Closing argument was emotional. Rather than stressing the facts of the robbery, I touched on them just enough to remind the jury of them, then focused all my energy on the little brother. Who could blame him for trying to help his big bubba? I stressed the betrayal by Franks of his little brother’s innocence. That cynical act was worse than the robbery itself I argued, worse even than his plan to betray his family by setting himself up as a drug dealer. If these selfish and destructive acts did not show the heart of a bank robber then nothing could. The jury convicted on both the robbery and firearm charges in less than an hour.

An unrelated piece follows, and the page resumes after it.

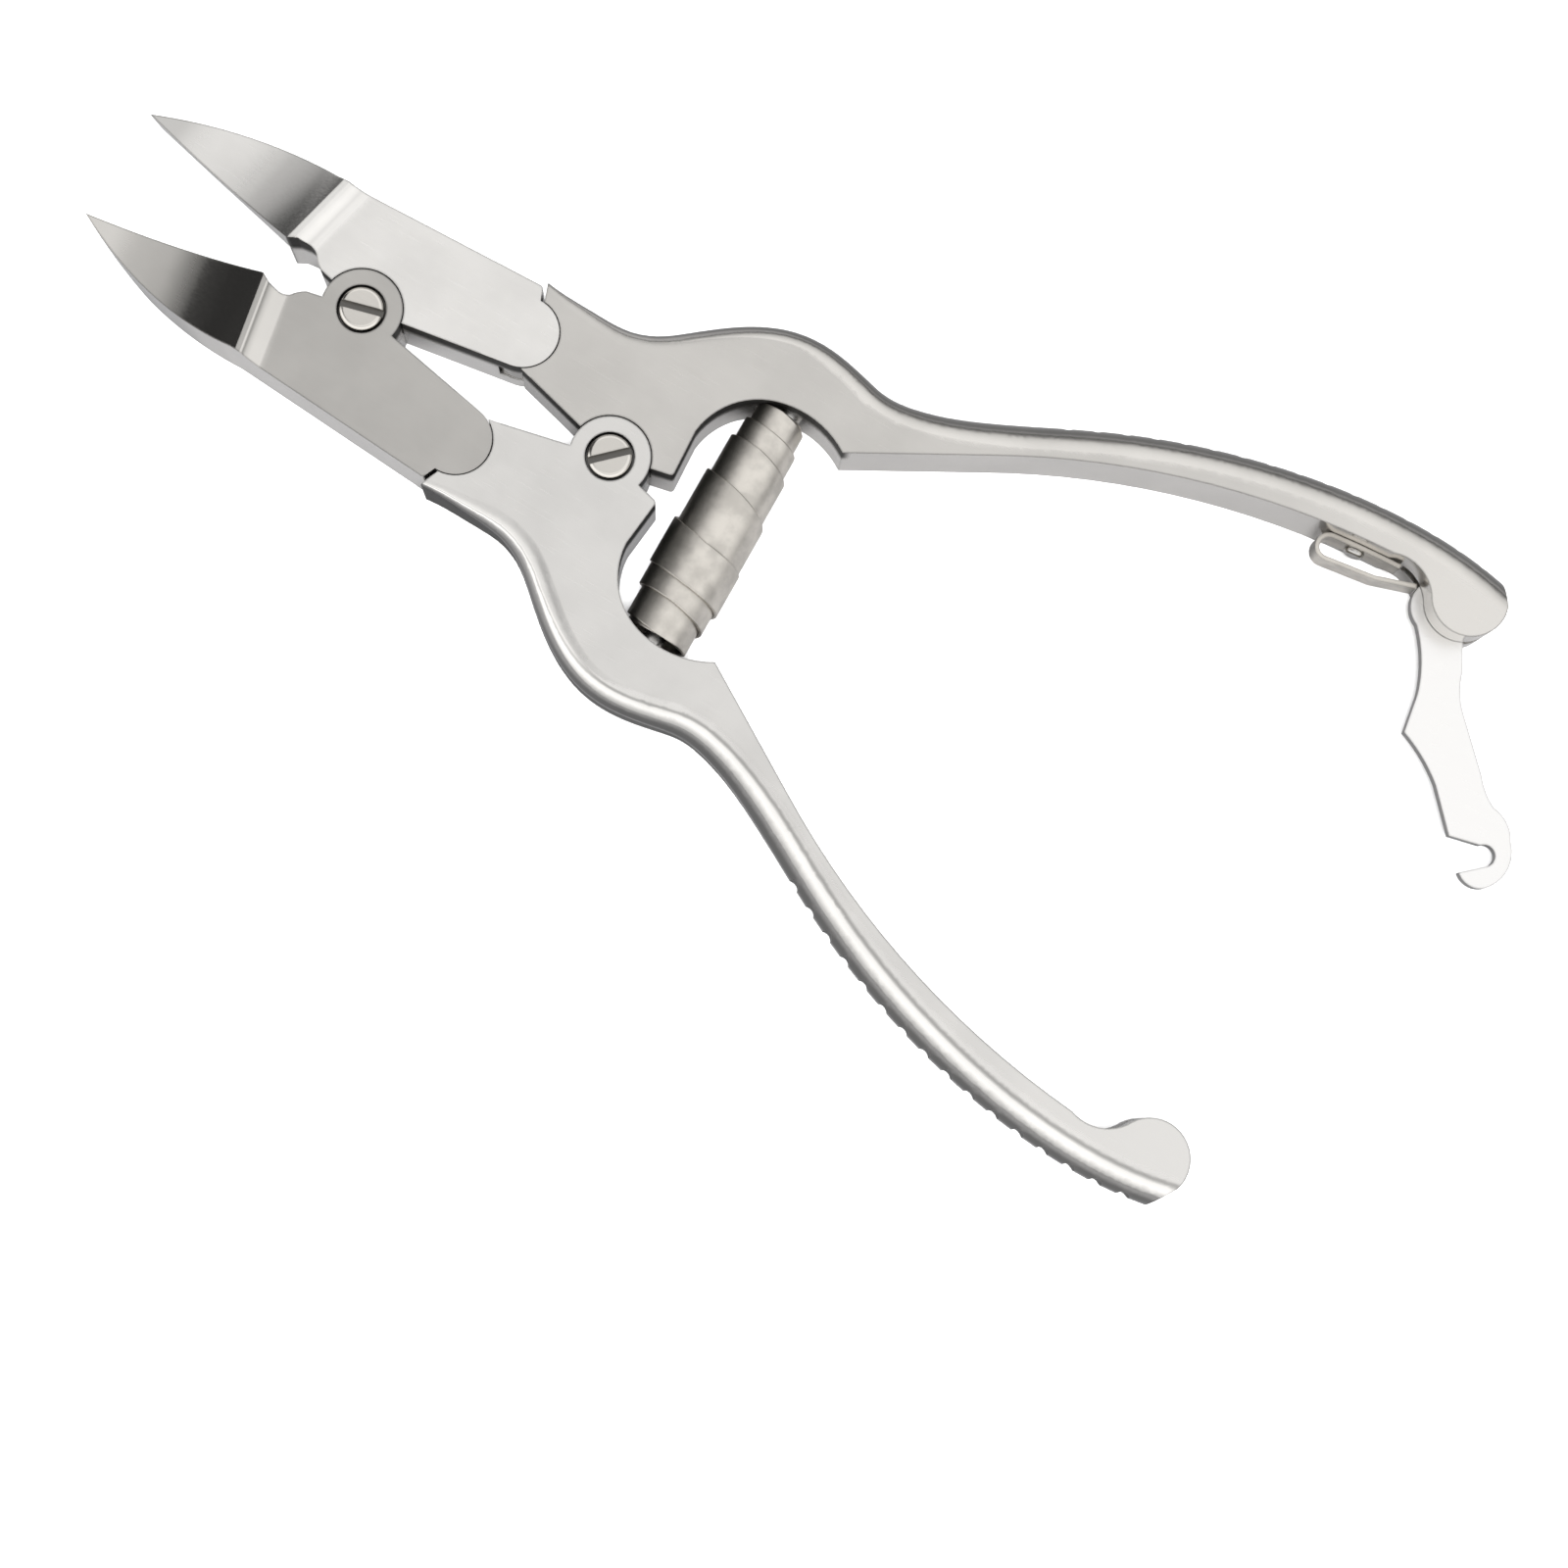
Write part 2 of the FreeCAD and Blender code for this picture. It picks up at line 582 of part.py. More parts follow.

When Leon and the chief and I got through celebrating, I drove triumphantly back to Oxford. Seeing on the edge of town my favorite used clothing store, Carol’s Thrift Shop, referred to locally as “Chez Carole,” I asked if she had any Girbaud jeans. She had one pair in my size for $10. They were comfortable and well-cut with deep pockets almost down to my knees. They were even the right length. I wore them for years.